Exercise brief >> Gather every line from the entries below that includes "picture".

Records provided >>
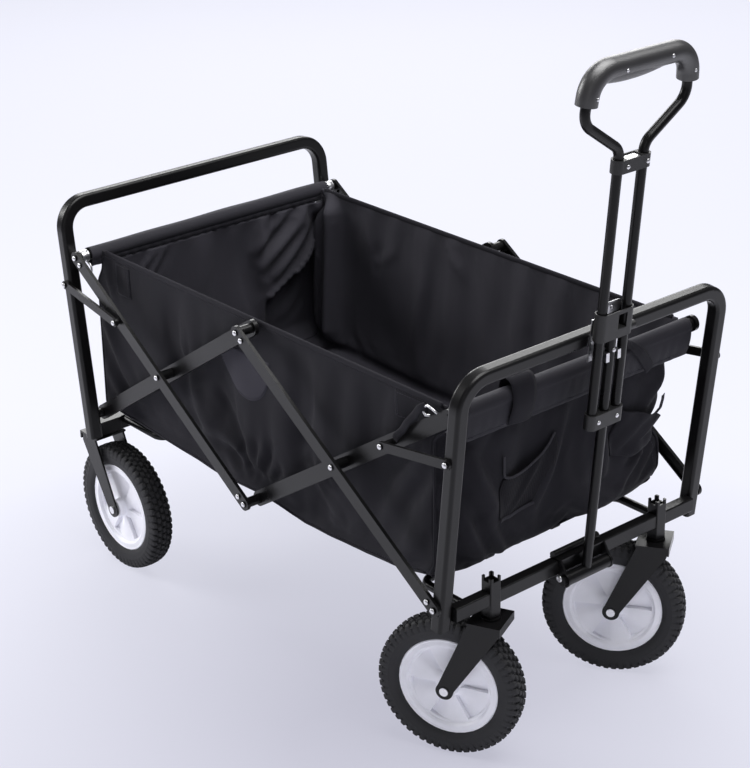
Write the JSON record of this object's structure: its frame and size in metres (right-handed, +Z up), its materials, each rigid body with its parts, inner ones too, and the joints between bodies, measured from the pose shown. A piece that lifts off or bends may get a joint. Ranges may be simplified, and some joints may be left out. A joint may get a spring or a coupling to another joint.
{
  "type": "folding utility wagon",
  "caption": "Folding utility wagon: scissor sides, fabric bag, front casters, fixed rear wheels and a telescoping pull handle.",
  "frame": {"origin": "on the floor, under the middle of the overall length and width", "axes": "+X forward to the pull handle, +Y left, +Z up"},
  "size_m": [0.947, 0.5122, 0.9327],
  "materials": {
    "frame": "satin",
    "bolt": "satin",
    "tyre": "matte",
    "rim": "satin",
    "black_plastic": "satin",
    "grip": "matte",
    "cloth": "matte"
  },
  "bodies": {
    "front_frame": {"front_frame_tube": "frame", "front_crossbar": "frame", "front_floor_rail": "frame", "handle_hinge": "frame", "handle_clip": "bolt"},
    "channel_front": {"channel_front": "frame"},
    "bar_rear": {"bar_rear": "frame"},
    "rear_frame": {"rear_frame_tube": "frame", "rear_crossbar": "frame", "rear_floor_rail": "frame", "fork_rear_right": "frame", "fork_rear_left": "frame", "axle_rear_right": "bolt", "axle_rear_left": "bolt"},
    "bar_front": {"bar_front": "frame"},
    "channel_rear": {"channel_rear": "frame"},
    "link_front": {"link_front": "frame"},
    "link_rear": {"link_rear": "frame"},
    "floor_arm_front": {"floor_arm_front": "frame"},
    "floor_arm_rear": {"floor_arm_rear": "frame"},
    "hem_front": {"hem_tube_front": "frame", "bag_front": "cloth", "bag_sides": "cloth"},
    "hem_rear": {"hem_tube_rear": "frame", "bag_rear": "cloth"},
    "caster_right": {"fork_front_right": "frame", "axle_front_right": "bolt"},
    "caster_left": {"fork_front_left": "frame", "axle_front_left": "bolt"},
    "wheel_front_right": {"rim_front_right": "rim", "tyre_front_right": "tyre"},
    "wheel_front_left": {"rim_front_left": "rim", "tyre_front_left": "tyre"},
    "wheel_rear_right": {"rim_rear_right": "rim", "tyre_rear_right": "tyre"},
    "wheel_rear_left": {"rim_rear_left": "rim", "tyre_rear_left": "tyre"},
    "handle": {"handle_pole": "frame", "handle_guide": "black_plastic"},
    "handle_top": {"handle_slider": "black_plastic", "handle_loop": "frame", "handle_yoke": "black_plastic", "handle_grip": "grip"}
  },
  "joints": [
    {"name": "fold", "type": "hinge", "parent": "front_frame", "child": "channel_front", "pos_m": [0.37151, 0, 0.251], "axis": [0, 1, 0], "range_deg": [0, 36.5], "deforming": ["bag_sides"]},
    {"name": "fold_mid_top", "type": "hinge", "parent": "channel_front", "child": "bar_rear", "pos_m": [-0.01549, 0, 0.506], "axis": [0, 1, 0], "range_deg": [-73, 0]},
    {"name": "fold_rear_foot", "type": "hinge", "parent": "bar_rear", "child": "rear_frame", "pos_m": [-0.40249, 0, 0.251], "axis": [0, 1, 0], "range_deg": [0, 36.5]},
    {"name": "fold_front_cross", "type": "hinge", "parent": "channel_front", "child": "bar_front", "pos_m": [0.17801, 0, 0.3785], "axis": [0, 1, 0], "range_deg": [-73, 0]},
    {"name": "fold_rear_cross", "type": "hinge", "parent": "bar_rear", "child": "channel_rear", "pos_m": [-0.20899, 0, 0.3785], "axis": [0, 1, 0], "range_deg": [0, 73]},
    {"name": "fold_front_hem", "type": "hinge", "parent": "bar_front", "child": "hem_front", "pos_m": [0.37151, 0, 0.506], "axis": [0, 1, 0], "range_deg": [0, 36.5]},
    {"name": "fold_rear_hem", "type": "hinge", "parent": "channel_rear", "child": "hem_rear", "pos_m": [-0.40249, 0, 0.506], "axis": [0, 1, 0], "range_deg": [-36.5, 0]},
    {"name": "fold_front_link", "type": "hinge", "parent": "front_frame", "child": "link_front", "pos_m": [0.39403, 0, 0.46], "axis": [0, 1, 0], "range_deg": [0, 73]},
    {"name": "fold_rear_link", "type": "hinge", "parent": "rear_frame", "child": "link_rear", "pos_m": [-0.42501, 0, 0.46], "axis": [0, 1, 0], "range_deg": [-73, 0]},
    {"name": "fold_front_arm", "type": "hinge", "parent": "front_frame", "child": "floor_arm_front", "pos_m": [0.27551, 0, 0.227], "axis": [0, 1, 0], "range_deg": [0, 74.83]},
    {"name": "fold_rear_arm", "type": "hinge", "parent": "rear_frame", "child": "floor_arm_rear", "pos_m": [-0.30649, 0, 0.227], "axis": [0, 1, 0], "range_deg": [-74.83, 0]},
    {"name": "swivel_right", "type": "hinge", "parent": "front_frame", "child": "caster_right", "pos_m": [0.38001, -0.155, 0.23], "axis": [0, 0, 1], "continuous": true},
    {"name": "swivel_left", "type": "hinge", "parent": "front_frame", "child": "caster_left", "pos_m": [0.38001, 0.155, 0.23], "axis": [0, 0, 1], "continuous": true},
    {"name": "roll_front_right", "type": "hinge", "parent": "caster_right", "child": "wheel_front_right", "pos_m": [0.33111, -0.17791, 0.1], "axis": [-0.4242, 0.9056, 0], "continuous": true},
    {"name": "roll_front_left", "type": "hinge", "parent": "caster_left", "child": "wheel_front_left", "pos_m": [0.33535, 0.12465, 0.1], "axis": [-0.5621, 0.8271, 0], "continuous": true},
    {"name": "roll_rear_right", "type": "hinge", "parent": "rear_frame", "child": "wheel_rear_right", "pos_m": [-0.37349, -0.208, 0.1], "axis": [0, 1, 0], "continuous": true},
    {"name": "roll_rear_left", "type": "hinge", "parent": "rear_frame", "child": "wheel_rear_left", "pos_m": [-0.37349, 0.208, 0.1], "axis": [0, 1, 0], "continuous": true},
    {"name": "handle_tilt", "type": "hinge", "parent": "front_frame", "child": "handle", "pos_m": [0.39751, 0, 0.226], "axis": [0, 1, 0], "range_deg": [0, 90]},
    {"name": "handle_slide", "type": "slide", "parent": "handle", "child": "handle_top", "axis": [0.0898, 0, 0.996], "range_m": [-0.175, 0.06]}
  ],
  "couplings": [
    {"joint": "fold_mid_top", "follows": "fold", "ratio": -2},
    {"joint": "fold_rear_foot", "follows": "fold", "ratio": 1},
    {"joint": "fold_front_cross", "follows": "fold", "ratio": -2},
    {"joint": "fold_rear_cross", "follows": "fold", "ratio": 2},
    {"joint": "fold_front_hem", "follows": "fold", "ratio": 1},
    {"joint": "fold_rear_hem", "follows": "fold", "ratio": -1},
    {"joint": "fold_front_link", "follows": "fold", "ratio": 2},
    {"joint": "fold_rear_link", "follows": "fold", "ratio": -2},
    {"joint": "fold_front_arm", "follows": "fold", "ratio": 2.05},
    {"joint": "fold_rear_arm", "follows": "fold", "ratio": -2.05}
  ]
}
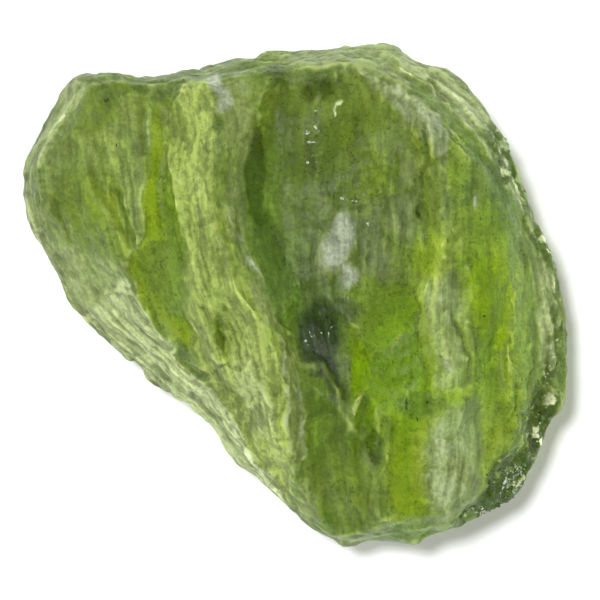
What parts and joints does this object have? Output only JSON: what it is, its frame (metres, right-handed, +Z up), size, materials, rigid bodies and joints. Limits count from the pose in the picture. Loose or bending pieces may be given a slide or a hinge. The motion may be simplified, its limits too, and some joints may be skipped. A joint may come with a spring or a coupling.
{
  "type": "moldavite",
  "caption": "Raw moldavite, a flat irregular piece of natural green glass with a long crest, a broad scoop and etched flutes.",
  "frame": {"origin": "middle of the bounding box in plan, at the height of the surface that the stone rests on", "axes": "+X across the stone along its longest extent, +Y along its flow lines towards the wide end, +Z up from the resting surface through the face in the picture"},
  "size_m": [0.0262, 0.0244, 0.0103],
  "materials": {
    "green_glass": "etched, satin"
  },
  "bodies": {
    "root": {"moldavite": "green_glass"}
  },
  "joints": []
}
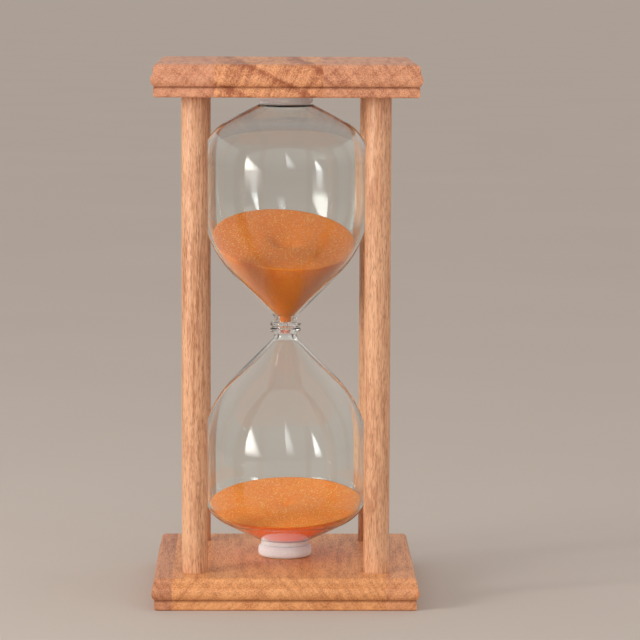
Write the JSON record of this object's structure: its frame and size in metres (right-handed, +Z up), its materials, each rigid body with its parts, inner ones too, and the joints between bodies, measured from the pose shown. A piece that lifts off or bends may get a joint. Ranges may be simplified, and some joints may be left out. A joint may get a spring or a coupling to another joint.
{
  "type": "hourglass",
  "caption": "Sand hourglass: a pair of clear blown glass bulbs with orange sand, held between two square moulded beech plates joined by round posts.",
  "frame": {"origin": "centre of the base's underside, on the surface it stands on", "axes": "+Z up along the glass axis; +X to the right and +Y to the back, with the boards' end grain on the front (-Y) face"},
  "size_m": [0.123, 0.123, 0.25],
  "materials": {
    "beech_board": "satin lacquered beech, end grain on the front and back faces",
    "beech_post": "satin lacquered beech dowel, grain along its length",
    "white_pad": "soft matt white moulding",
    "white_stopper": "white plastic",
    "clear_glass": "clear blown borosilicate glass",
    "orange_sand": "fine dyed sand, matt"
  },
  "bodies": {
    "root": {"base_stave_1": "beech_board", "base_stave_2": "beech_board", "base_stave_3": "beech_board", "base_stave_4": "beech_board", "top_stave_1": "beech_board", "top_stave_2": "beech_board", "top_stave_3": "beech_board", "post_front_left": "beech_post", "post_front_right": "beech_post", "post_rear_left": "beech_post", "post_rear_right": "beech_post", "lower_pad": "white_pad", "upper_pad": "white_pad", "lower_stopper": "white_stopper", "upper_bulb": "clear_glass", "lower_bulb": "clear_glass", "upper_sand": "orange_sand", "lower_sand": "orange_sand"}
  },
  "joints": []
}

Solution to this problem >>
What parts and joints does this object have? Output only JSON: what it is, its frame (metres, right-handed, +Z up), size, materials, rigid bodies and joints. Limits count from the pose in the picture. Loose or bending pieces may be given a slide or a hinge. The motion may be simplified, its limits too, and some joints may be skipped. A joint may come with a spring or a coupling.
  "frame": {"origin": "middle of the bounding box in plan, at the height of the surface that the stone rests on", "axes": "+X across the stone along its longest extent, +Y along its flow lines towards the wide end, +Z up from the resting surface through the face in the picture"},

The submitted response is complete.